Today, the leading microarchitectural frameworks are Chip Multiprocessing, Simultaneous Multithreading, and Out-of-Order Execution, often combined in a single processor. There is broad agreement that exploiting thread-level parallelism through multiple cores is essential for continued performance scaling, and that SMT is a low-cost way to improve utilization of each core's resources. There is also consensus that Out-of-Order execution, despite its complexity, remains necessary for extracting ILP from legacy and irregular code. The main disagreement concerns how to balance these techniques against power and area budgets. Some designs, such as ARM's big.LITTLE and Apple's heterogeneous cores, pair large Out-of-Order cores with smaller In-Order cores to optimize energy efficiency. Others, like GPUs, rely on massive thread-level parallelism with simpler in-order cores. A second area of disagreement is the role of static versus dynamic scheduling: VLIW-style approaches have been revived in domain-specific accelerators (e.g., Google's Tensor Processing Unit), while general-purpose CPUs continue to invest in dynamic scheduling hardware. The future of microarchitecture likely lies in heterogeneous combinations of these frameworks, tailored to specific workload domains, rather than a single universal design.

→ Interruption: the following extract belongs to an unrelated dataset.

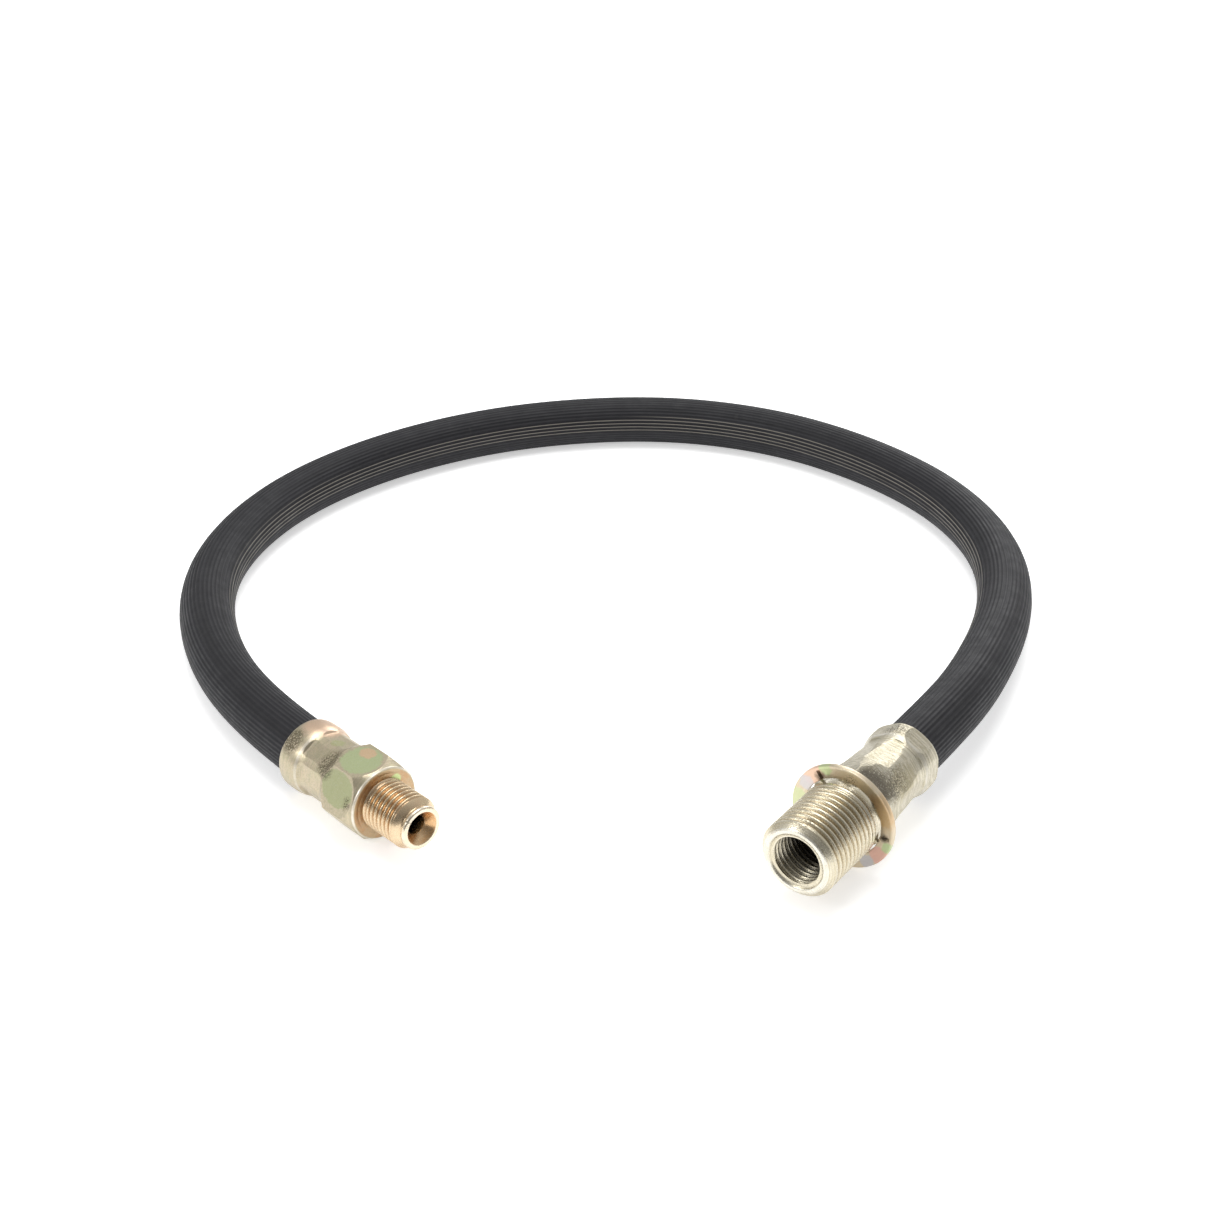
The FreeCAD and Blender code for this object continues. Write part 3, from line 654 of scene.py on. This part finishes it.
femaleHexagon = {"acrossFlats": 12.6, "turn": -31}
femaleBody = lathe("femaleBody", [
    (6.38, 16.7), (6.4, 16.3), (7.0, 16.3), (7.2, 16.5), (7.2, 20.6), (7.0, 21.3), (6.7, 22.6), (6.52, 24.0),
    (6.42, 26.0), (6.2, 29.2), (6.06, 31.2), (6.08, 31.8), (6.2, 32.4), (6.45, 33.1), (6.68, 33.8), (6.79, 34.6),
    (6.8, 35.6), (6.74, 36.6), (6.6, 37.15),
    (6.3, 37.38), (5.98, 37.36), (5.76, 37.2), (5.7, 36.9), (5.7, 34.0), (4.9, 31.9), (4.3, 31.0), (4.3, 16.9),
], 160)
keepHexagon(femaleBody, femaleHexagon["acrossFlats"], femaleHexagon["turn"])
femaleCrimp = {"count": 8, "turn": 8, "crown": 60.0, "apothem": 5.86, "start": 24.0, "end": 33.0, "slope": 1.2}
pressFlats(femaleBody, femaleCrimp)
bevelEdges(femaleBody, "edges", **wornEdge)
seat(femaleBody, femalePlace, femaleSteel, "hose_assembly", 40, True)
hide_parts("female_fitting")
print("female fitting made")

# the flange washer, dished between two slits
washer = {
    "from": -36.0, "to": 97.0, "rim": 9.0, "rimSlope": 0.12, "frontOnly": 15.2,
    "dish": 0.3, "slitHalf": 1.0, "slitDepth": 0.5,
}
washerFinish = {
    "base": (0.56, 0.50, 0.36, 1), "second": (0.62, 0.54, 0.41, 1),
    "mottle": 0.6, "mottleColour": (0.56, 0.42, 0.28, 1), "flecks": 0.35,
    "groove": None, "bands": [], "bore": (1.0, 1.0, 2.0), "relief": 0.45,
    "lineTint": 0.2, "lineColour": (0.80, 0.72, 0.55, 1),
    "turningDensity": 4.0, "turningDepth": 0.3, "dentDepth": 0.7,
    "roughness": 0.33, "grime": (0.12, 0.10, 0.07, 1),
    "blotches": [
        ((6.3, -6.0, 14.95), (1.0, 1.0, 0.5), 2.2, 0.3, 1.5, (0.72, 0.48, 0.36, 1), 0.75),
        ((8.1, -3.8, 14.95), (1.0, 1.0, 0.5), 1.3, 0.3, 1.5, (0.46, 0.56, 0.28, 1), 0.75),
        ((4.2, -7.0, 14.95), (1.0, 1.0, 0.5), 1.6, 0.3, 1.5, (0.52, 0.50, 0.52, 1), 0.75),
        ((0.5, -8.6, 14.95), (1.0, 1.0, 0.5), 2.2, 0.3, 1.8, (0.48, 0.58, 0.30, 1), 0.6),
        ((-4.6, 7.4, 14.95), (1.0, 1.0, 0.5), 1.9, 0.3, 1.2, (0.66, 0.38, 0.32, 1), 0.8),
        ((-6.8, 5.4, 14.95), (1.0, 1.0, 0.5), 1.5, 0.3, 1.2, (0.48, 0.48, 0.52, 1), 0.8),
        ((-2.6, 8.8, 14.95), (1.0, 1.0, 0.5), 1.2, 0.3, 1.5, (0.42, 0.54, 0.28, 1), 0.8),
        # painted shade: a brown blotch over the dished part of the washer
        ((4.0, 7.0, 15.2), (0.7, 0.7, 0.5), 2.6, 0.8, 1.5, (0.56, 0.38, 0.20, 1), 0.7),
    ],
    "scuffs": [
        ((7.5, 1.0, 15.2), (1.0, 1.0, 1.0), 1.5, 0.8, 0.5),
        ((6.3, -4.6, 15.2), (1.0, 1.0, 1.0), 1.2, 0.8, 1.0),
        ((-1.0, 8.0, 15.3), (1.0, 1.0, 1.0), 1.0, 0.6, 1.2),
    ],
}
washerSteel = platedSteel("washerPlating", femalePlace, washerFinish)
flange = lathe("flangeWasher", [
    (7.2, 15.05), (7.3, 14.95), (7.6, 14.95), (8.0, 14.95), (8.4, 14.95), (8.7, 14.95), (8.88, 14.95),
    (8.96, 14.95), (9.04, 14.95), (9.2, 14.95), (9.5, 14.96), (9.61, 15.02), (9.65, 15.15), (9.65, 15.85),
    (9.61, 15.97), (9.5, 16.05), (8.6, 16.05), (7.3, 16.05), (7.2, 15.95),
], 360)
for v in flange.data.vertices:
    angle = math.degrees(math.atan2(v.co.y, v.co.x))
    radius = math.hypot(v.co.x, v.co.y)
    if radius > washer["rim"] or v.co.z > washer["frontOnly"]:
        continue
    into = min(angle - washer["from"], washer["to"] - angle)
    fall = min(1, max(0, (washer["rim"] - radius) / washer["rimSlope"]))
    if into > 0:
        v.co.z += washer["dish"] * fall * min(1, into / 2)
    if min(abs(angle - washer["from"]), abs(angle - washer["to"])) < washer["slitHalf"]:
        v.co.z += washer["slitDepth"] * fall
seat(flange, femalePlace, washerSteel, "washer", 35)
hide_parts("flange_washer")
print("washer made")

# rubber, braid and inserts


def newMaterial(name):
    material = bpy.data.materials.new(name)
    material.use_nodes = True
    tree = material.node_tree
    spot = addNode(tree, "ShaderNodeTexCoord").outputs["Object"]
    return material, tree, tree.nodes["Principled BSDF"], spot


cover = {
    # the rib top colour is a painted highlight
    "deep": (0.006, 0.006, 0.008, 1), "pale": (0.012, 0.012, 0.0155, 1), "ribTopHighlight": (0.032, 0.031, 0.034, 1),
    "dust": (0.24, 0.22, 0.185, 1), "scuff": (0.075, 0.072, 0.07, 1), "dustAround": 0.212, "specular": 0.34,
}


def ribStreaks(tree, ribNumber, along, acrossScale, alongScale, detail):
    # noise drawn out along the hose, of its own on each rib
    streak = addNode(tree, "ShaderNodeCombineXYZ", {
        0: product(tree, ribNumber, acrossScale), 1: product(tree, along, alongScale),
    }).outputs[0]
    return noise(tree, streak, 1.0, detail).outputs[0]


def coverRubber():
    material, tree, shader, spot = newMaterial("coverRubber")
    uv = addNode(tree, "ShaderNodeUVMap", uv_map="alongHose").outputs[0]
    parts = addNode(tree, "ShaderNodeSeparateXYZ", {0: uv})
    around, along = parts.outputs[0], parts.outputs[1]
    # painted highlight: rib tops are lighter, each rib a little differently
    ribPlace = mathNode(tree, "ADD", product(tree, around, float(hose["ribs"])), 0.5)
    ribNumber = mathNode(tree, "FLOOR", ribPlace)
    offTop = mathNode(tree, "ABSOLUTE", mathNode(tree, "SUBTRACT", mathNode(tree, "FRACT", ribPlace), 0.5))
    top = ramp(tree, offTop, 0.16, 0.02)
    perRib = ribStreaks(tree, ribNumber, along, 1.7, 26.0, 3)
    colour = mixColour(tree, ramp(tree, perRib, 0.35, 0.7), cover["deep"], cover["pale"])
    colour = mixColour(tree, product(tree, top, ramp(tree, perRib, 0.35, 0.65, 0.15, 0.75)), colour, cover["ribTopHighlight"])
    # dusty lines along the inner side of the bend
    offLines = mathNode(tree, "ABSOLUTE", mathNode(tree, "SUBTRACT", around, cover["dustAround"]))
    dusty = ribStreaks(tree, ribNumber, along, 3.1, 9.0, 2)
    dustMask = product(tree, ramp(tree, offLines, 0.062, 0.05), top, ramp(tree, dusty, 0.34, 0.46), 0.95)
    colour = mixColour(tree, dustMask, colour, cover["dust"])
    scuff = noise(tree, spot, 260.0, 6, 0.7).outputs[0]
    colour = mixColour(tree, ramp(tree, scuff, 0.62, 0.8, 0.0, 0.4), colour, cover["scuff"])
    tree.links.new(colour, shader.inputs["Base Color"])
    tree.links.new(ramp(tree, scuff, 0.3, 0.7, 0.5, 0.68), shader.inputs["Roughness"])
    shader.inputs["Specular IOR Level"].default_value = cover["specular"]
    grain = noise(tree, spot, 1400.0, 4, 0.6).outputs[0]
    bumped(tree, shader, mathNode(tree, "ADD", grain, product(tree, scuff, 0.6)), 0.35)
    return material


def plainRubber():
    material, tree, shader, spot = newMaterial("tubeRubber")
    grain = noise(tree, spot, 900.0, 5).outputs[0]
    colour = mixColour(tree, grain, (0.015, 0.015, 0.016, 1), (0.035, 0.034, 0.034, 1))
    tree.links.new(colour, shader.inputs["Base Color"])
    tree.links.new(ramp(tree, grain, 0.3, 0.7, 0.5, 0.7), shader.inputs["Roughness"])
    return material


def cordWave(tree, vector):
    links = {"Vector": vector, "Scale": 900.0, "Distortion": 1.5}
    return addNode(tree, "ShaderNodeTexWave", links, bands_direction="DIAGONAL").outputs["Fac"]


def braidCord():
    material, tree, shader, spot = newMaterial("braidCord")
    crossed = addNode(tree, "ShaderNodeMapping", {"Vector": spot, "Rotation": (0, 0, math.radians(90))}).outputs[0]
    weave = mathNode(tree, "MAXIMUM", cordWave(tree, spot), cordWave(tree, crossed))
    colour = mixColour(tree, weave, (0.28, 0.24, 0.18, 1), (0.62, 0.57, 0.46, 1))
    tree.links.new(colour, shader.inputs["Base Color"])
    shader.inputs["Roughness"].default_value = 0.85
    bumped(tree, shader, weave, 0.6)
    return material


hoseTube.data.materials.append(coverRubber())
insertFinish = {
    **femaleThreadFinish, "groove": None,
    "base": (0.55, 0.54, 0.52, 1), "second": (0.48, 0.47, 0.46, 1),
    "scuffs": [((0, 0, 25.0), (1.0, 1.0, 1.0), 3.0, 1.0, 0.5)],
}
tubeRubber, braid = plainRubber(), braidCord()
nodeFinishes = {
    "inner_tube": tubeRubber, "cushion_layer": tubeRubber, "inner_braid": braid, "outer_braid": braid,
    "male_insert": platedSteel("maleInsertSteel", malePlace, insertFinish),
    "female_insert": platedSteel("femaleInsertSteel", femalePlace, insertFinish),
}
for nodeName, material in nodeFinishes.items():
    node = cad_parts[nodeName]
    node.data.materials.clear()
    node.data.materials.append(material)
print("materials made")

# pale floor and soft light
studio = {"floor": 3.0, "albedo": (0.96, 0.96, 0.96, 1), "world": 0.7, "front": 0.22, "glow": 0.5}
bpy.ops.object.select_all(action="DESELECT")
bpy.ops.mesh.primitive_plane_add(size=studio["floor"] * 2, location=(0, 0, 0))
floor = bpy.context.object
floor.name = "floor"
floorPaint = bpy.data.materials.new("floorPaint")
floorPaint.use_nodes = True
paint = floorPaint.node_tree.nodes["Principled BSDF"].inputs
paint["Base Color"].default_value = studio["albedo"]
paint["Roughness"].default_value = 0.9
paint["Specular IOR Level"].default_value = 0.0
paint["Emission Color"].default_value = (1, 1, 1, 1)
paint["Emission Strength"].default_value = studio["glow"]
floor.data.materials.append(floorPaint)

world = bpy.data.worlds.new("studio")
scene.world = world
world.use_nodes = True
worldTree = world.node_tree
# darker behind the camera, so the plating shows its shape
direction = addNode(worldTree, "ShaderNodeTexCoord").outputs["Generated"]
facing = addNode(worldTree, "ShaderNodeSeparateXYZ", {0: direction})
glow = ramp(worldTree, facing.outputs[1], -0.95, 0.1, studio["front"], studio["world"])
worldTree.links.new(glow, worldTree.nodes["Background"].inputs["Strength"])
worldTree.nodes["Background"].inputs["Color"].default_value = (1, 1, 1, 1)

softBoxes = [
    {"name": "overhead", "place": (0.0, 0.15, 0.75), "aim": (0, 0.05, 0), "size": 0.5, "power": 2.8},
    {"name": "leftBox", "place": (-0.6, -0.2, 0.4), "aim": (0, 0, 0), "size": 0.25, "power": 1.0},
    {"name": "backBox", "place": (0.25, 0.7, 0.35), "aim": (0, 0, 0.01), "size": 0.35, "power": 1.2},
]
for box in softBoxes:
    lamp = bpy.data.lights.new(box["name"], "AREA")
    lamp.shape = "DISK"
    lamp.size = box["size"]
    lamp.energy = box["power"]
    holder = bpy.data.objects.new(box["name"], lamp)
    holder.location = box["place"]
    holder.rotation_euler = (Vector(box["place"]) - Vector(box["aim"])).to_track_quat("Z", "Y").to_euler()
    scene.collection.objects.link(holder)
scene.view_settings.view_transform = "Standard"
print("studio made")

Not every framework faded away. Microprogrammed Control persists in modern processors for handling complex instructions, power management sequences, and microcode updates that patch errata after silicon is manufactured. Vector Microarchitecture has been transformed into SIMD extensions within general-purpose cores and into the core execution model of GPUs. VLIW survives in DSPs and certain embedded processors, where the compiler can be tightly integrated with the hardware. Even In-Order Scalar designs remain relevant in ultra-low-power microcontrollers and simple embedded cores. The history of microarchitecture is not a simple story of replacement but one of specialization: each framework found a niche where its particular trade-off between hardware complexity, performance, and flexibility is the right one.